# [Exercise input]
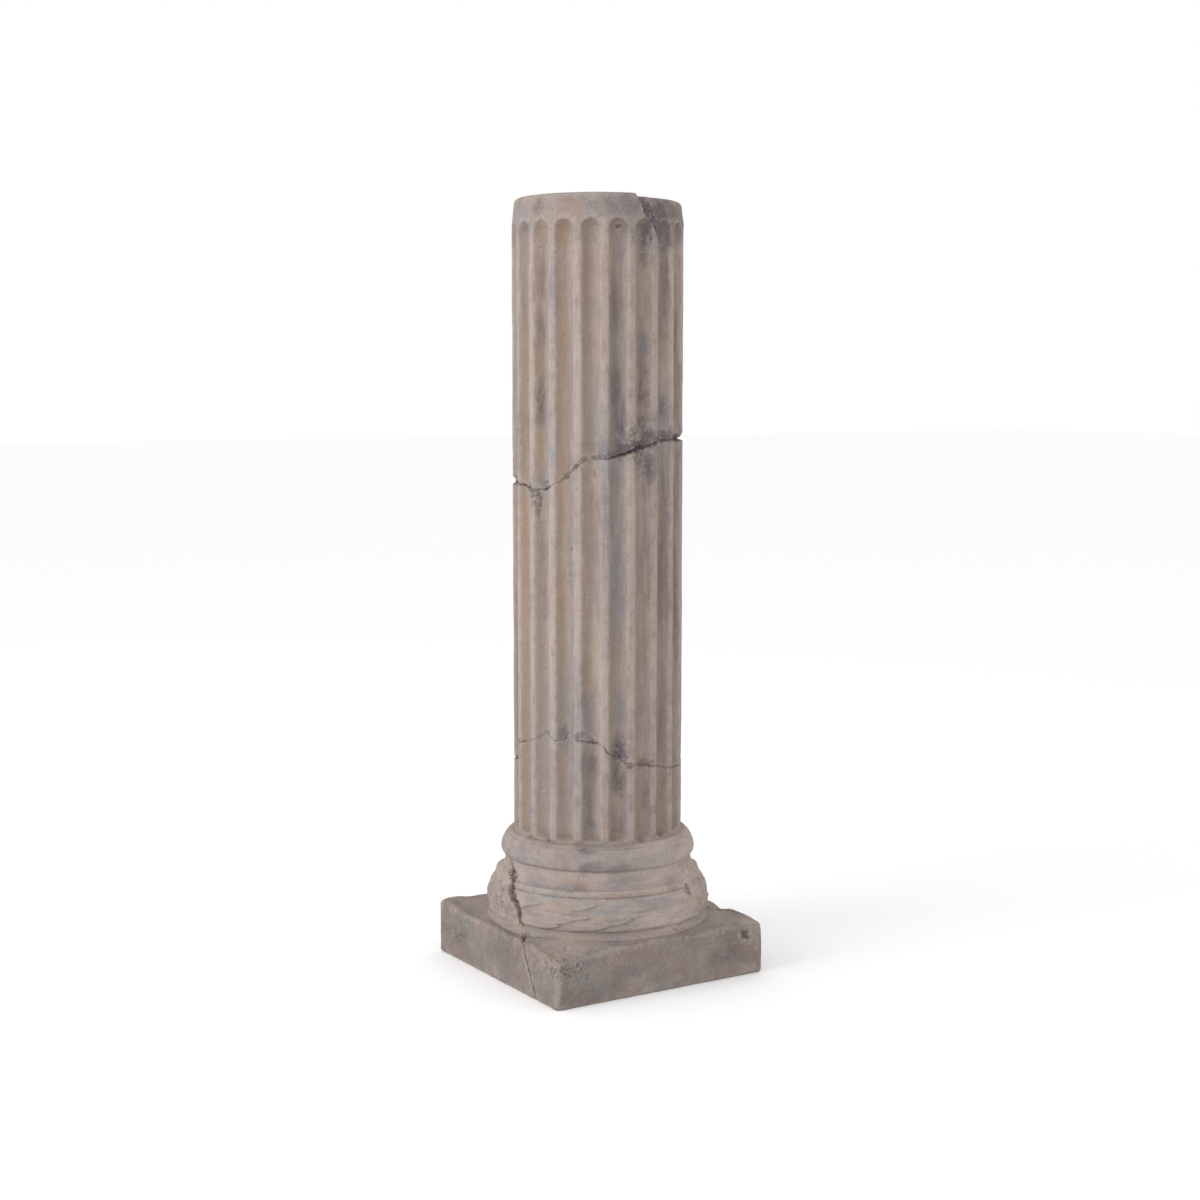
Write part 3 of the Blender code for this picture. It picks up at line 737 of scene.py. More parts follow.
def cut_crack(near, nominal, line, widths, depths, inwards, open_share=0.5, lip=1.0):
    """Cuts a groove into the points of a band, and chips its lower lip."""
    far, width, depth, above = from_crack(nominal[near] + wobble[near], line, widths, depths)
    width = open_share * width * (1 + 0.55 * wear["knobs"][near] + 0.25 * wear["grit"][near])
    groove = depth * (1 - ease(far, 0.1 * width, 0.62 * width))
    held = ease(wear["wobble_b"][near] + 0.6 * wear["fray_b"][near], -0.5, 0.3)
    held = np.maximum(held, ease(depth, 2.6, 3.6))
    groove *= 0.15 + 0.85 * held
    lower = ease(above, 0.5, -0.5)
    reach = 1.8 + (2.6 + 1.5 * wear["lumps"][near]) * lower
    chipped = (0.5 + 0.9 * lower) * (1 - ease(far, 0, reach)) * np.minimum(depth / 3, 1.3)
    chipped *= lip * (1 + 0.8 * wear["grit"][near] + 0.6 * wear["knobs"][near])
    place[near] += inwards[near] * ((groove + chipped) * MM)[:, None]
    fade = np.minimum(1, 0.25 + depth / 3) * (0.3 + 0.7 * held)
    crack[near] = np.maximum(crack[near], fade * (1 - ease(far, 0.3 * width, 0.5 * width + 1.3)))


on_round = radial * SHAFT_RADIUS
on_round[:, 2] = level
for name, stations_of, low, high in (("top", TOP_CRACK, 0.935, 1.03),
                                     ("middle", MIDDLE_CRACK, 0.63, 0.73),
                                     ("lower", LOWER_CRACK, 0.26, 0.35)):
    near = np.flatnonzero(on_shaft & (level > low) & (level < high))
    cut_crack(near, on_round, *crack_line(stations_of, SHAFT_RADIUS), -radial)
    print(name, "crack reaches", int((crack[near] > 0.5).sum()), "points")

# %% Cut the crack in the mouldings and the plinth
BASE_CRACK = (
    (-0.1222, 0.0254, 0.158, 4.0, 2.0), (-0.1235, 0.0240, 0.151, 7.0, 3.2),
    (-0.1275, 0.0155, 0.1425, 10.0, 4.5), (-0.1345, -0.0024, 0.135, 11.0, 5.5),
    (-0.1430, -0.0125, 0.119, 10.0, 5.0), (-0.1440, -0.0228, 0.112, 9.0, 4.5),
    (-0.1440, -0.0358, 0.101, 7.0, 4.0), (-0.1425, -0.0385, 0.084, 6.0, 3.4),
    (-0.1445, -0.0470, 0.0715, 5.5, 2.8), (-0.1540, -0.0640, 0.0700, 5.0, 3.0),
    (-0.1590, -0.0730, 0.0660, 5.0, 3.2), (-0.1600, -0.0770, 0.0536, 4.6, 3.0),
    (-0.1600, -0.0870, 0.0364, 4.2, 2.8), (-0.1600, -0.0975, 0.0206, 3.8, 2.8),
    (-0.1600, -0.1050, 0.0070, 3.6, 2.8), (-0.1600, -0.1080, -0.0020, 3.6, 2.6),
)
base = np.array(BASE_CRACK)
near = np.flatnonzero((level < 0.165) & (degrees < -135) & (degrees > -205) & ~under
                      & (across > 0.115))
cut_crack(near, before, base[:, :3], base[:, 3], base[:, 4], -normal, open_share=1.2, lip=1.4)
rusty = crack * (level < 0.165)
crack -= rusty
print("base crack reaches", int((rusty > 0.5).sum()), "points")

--

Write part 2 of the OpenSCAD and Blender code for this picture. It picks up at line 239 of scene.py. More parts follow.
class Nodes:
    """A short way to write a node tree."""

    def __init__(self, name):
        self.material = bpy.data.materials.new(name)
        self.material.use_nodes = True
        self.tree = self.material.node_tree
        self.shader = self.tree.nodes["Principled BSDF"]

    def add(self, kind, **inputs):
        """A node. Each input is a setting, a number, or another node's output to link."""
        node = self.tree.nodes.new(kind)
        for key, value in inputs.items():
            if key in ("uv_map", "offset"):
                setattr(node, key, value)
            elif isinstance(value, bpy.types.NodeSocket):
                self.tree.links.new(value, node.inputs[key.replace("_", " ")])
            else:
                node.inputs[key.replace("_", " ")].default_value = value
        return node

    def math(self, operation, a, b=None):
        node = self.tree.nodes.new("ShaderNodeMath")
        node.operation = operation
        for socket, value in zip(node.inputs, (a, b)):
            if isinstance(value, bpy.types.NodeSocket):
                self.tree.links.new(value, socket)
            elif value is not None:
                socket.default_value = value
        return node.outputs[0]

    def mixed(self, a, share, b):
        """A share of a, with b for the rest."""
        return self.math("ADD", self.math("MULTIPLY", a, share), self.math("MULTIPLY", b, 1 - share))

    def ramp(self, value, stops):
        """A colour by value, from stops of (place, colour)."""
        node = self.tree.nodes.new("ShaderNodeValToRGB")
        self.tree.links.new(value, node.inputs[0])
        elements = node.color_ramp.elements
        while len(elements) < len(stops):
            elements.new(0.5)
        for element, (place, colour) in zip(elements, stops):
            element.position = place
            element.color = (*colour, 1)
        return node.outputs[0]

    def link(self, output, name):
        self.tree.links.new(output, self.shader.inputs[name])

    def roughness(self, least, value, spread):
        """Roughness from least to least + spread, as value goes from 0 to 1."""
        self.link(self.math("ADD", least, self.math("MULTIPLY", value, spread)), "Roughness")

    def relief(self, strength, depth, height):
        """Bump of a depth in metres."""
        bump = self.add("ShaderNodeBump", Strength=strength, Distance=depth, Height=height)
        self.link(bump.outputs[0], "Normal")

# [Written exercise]
Repeat exactly, and only, the lines from the one containing "Write part 3" through the one containing "crack[near] = np.maximum(crack[near], fade", both included.

# [Output below]
Write part 3 of the Blender code for this picture. It picks up at line 737 of scene.py. More parts follow.
def cut_crack(near, nominal, line, widths, depths, inwards, open_share=0.5, lip=1.0):
    """Cuts a groove into the points of a band, and chips its lower lip."""
    far, width, depth, above = from_crack(nominal[near] + wobble[near], line, widths, depths)
    width = open_share * width * (1 + 0.55 * wear["knobs"][near] + 0.25 * wear["grit"][near])
    groove = depth * (1 - ease(far, 0.1 * width, 0.62 * width))
    held = ease(wear["wobble_b"][near] + 0.6 * wear["fray_b"][near], -0.5, 0.3)
    held = np.maximum(held, ease(depth, 2.6, 3.6))
    groove *= 0.15 + 0.85 * held
    lower = ease(above, 0.5, -0.5)
    reach = 1.8 + (2.6 + 1.5 * wear["lumps"][near]) * lower
    chipped = (0.5 + 0.9 * lower) * (1 - ease(far, 0, reach)) * np.minimum(depth / 3, 1.3)
    chipped *= lip * (1 + 0.8 * wear["grit"][near] + 0.6 * wear["knobs"][near])
    place[near] += inwards[near] * ((groove + chipped) * MM)[:, None]
    fade = np.minimum(1, 0.25 + depth / 3) * (0.3 + 0.7 * held)
    crack[near] = np.maximum(crack[near], fade * (1 - ease(far, 0.3 * width, 0.5 * width + 1.3)))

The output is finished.